In the pictures on that link, you can see how the cliffs are gradually eroding farther and farther back. Theoretically, it may someday reach Garibaldi Lake, at which point, life will suck for everything downstream, all the way to Squamish, a biggish town down on Howe Sound.

Here's a view of the lava flow from Panorama Ridge, as well as one I marked up. The lava flow is in red, the site of the old glacier in blue, and the resulting Barrier in yellow.





Once you hike up The Barrier, the trail levels off a bit, and you pass two smaller lakes which ponded on the lava dam. The first of these, Barrier Lake, doesn't appear to have an outflow stream. Turns out, the water is soaking into the ground and flowing out through springs in The Barrier--adding to The Barrier's instability.

Soon, you reach Garibaldi Lake itself. The lake is an amazing shade of turquoise thanks to the sediment, known as glacial flour. (This is why bottled water labeled as "glacial" is kind of hilarious. Mmm...silty.) Glaciers can grind stone so fine, it's like flour. This makes the water almost opaque, which adds to the otherworldly beauty. (This shot shows the campground and accompanying "battleship islands")



Here's a glacial phenomenon illustrated very clearly from the campground: hanging valleys. First, a glacier comes along and carves a deep valley. Then, smaller glaciers join it from side valleys. When the glaciers retreat, the result are these smooth valleys that end very high up the main valley wall. In some places, streams flow down these and terminate in spectacular waterfalls. A lot of the waterfalls in Yosemite are examples.



If you climb up from Garabaldi Lake, you reach a plateau covered in alpine and subalpine meadows. From here, you can see the Black Tusk, but to get the best view, head up the trail to Panorama Ridge.



The Black Tusk is sacred to the local First Nations people, who told stories of the Thunderbird who lived there. It's a volcanic neck, the hard core of an ancient volcano which has since eroded away. Give Mount Rainier long enough, and it will probably look something like this. In the Black Tusk's case, its volcano was formed a little over a million years ago. There was a little activity 170,000 years ago, pushing up the lava dome on its side. You can walk up to the base, and even climb it if you've got the gear and know-how. Here's a shot of some people at the base, to give you a sense of scale.




We did not walk up to it, however, we hiked up Panorama Ridge, where there were lots and lots of interesting rocks. I'm honestly not sure what exactly the geology of the ridge is, but it's probably part of a subglacial volcano complex along with the rest of Garabaldi. That is, at least part of it erupted underneath a glacier. There was a lot of pale, rhyolitic lava on it, much of which had been fractured at some point. Superheated water, carrying dissolved quartz, poured in and deposited thick veins of quartz.

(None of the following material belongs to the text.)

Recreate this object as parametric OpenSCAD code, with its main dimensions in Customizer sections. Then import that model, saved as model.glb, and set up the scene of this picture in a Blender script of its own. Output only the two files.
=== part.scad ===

You'll notice this quartz is rusty, which is often a sign there's gold nearby, and indeed, there are a few gold mines around here.

Here's another rock. I'm terrible at minerology, but this looks like rhyolitic lava against some kind of sedimentary conglomerate. Given the history of the area, I'd say the sediment is glacial, and this is where the lava flowed over or maybe under it. The bigger rocks in the conglomerate are granite, which I know was around from the Jurassic period. It makes sense that the glaciers would have ground it up. If I'd thought about it at the time, I would have checked the boundary for signs of contact metamorphism, where rock is basically baked when lava touches it. I was too busy avoiding dehydration at the time.




That rock might have been the result of lava over glacial stone. Here's a volcanic stone which has been scraped over by a glacier. The rock was big, smooth and shaped like a whale. When a glacier goes over rock, the tiny rocks embedded underneath the glacier get dragged across the ground rocks like sand paper. They scrape tiny, parallel gouges into the stone.




Speaking of glaciers, here's a shot of the Sphinx Glacier, where two lobes have merged together. A glacier will grind away rock at the sides of its valley, forming a pile of stone called a lateral moraine which is gradually carried along as the glacier moves. When glaciers merge like this, the lateral moraines become a medial moraine.




Here's my favorite landform in the area, The Table. It's a tuya, which is formed when lava erupts beneath ice, and manages to melt a hole which it then flows up into. The result is this steep-sided, flat-topped mountain.




There was a cinder cone to the north of Panorama Ridge, and a hummocky field that looked interesting, but we didn't really have the time or energy to explore it. The Panorama trail was hard, but you do get up close and personal with a lot of rocks.

So that's Garibaldi Provincial Park. I might do another one on Whistler and Blackcomb.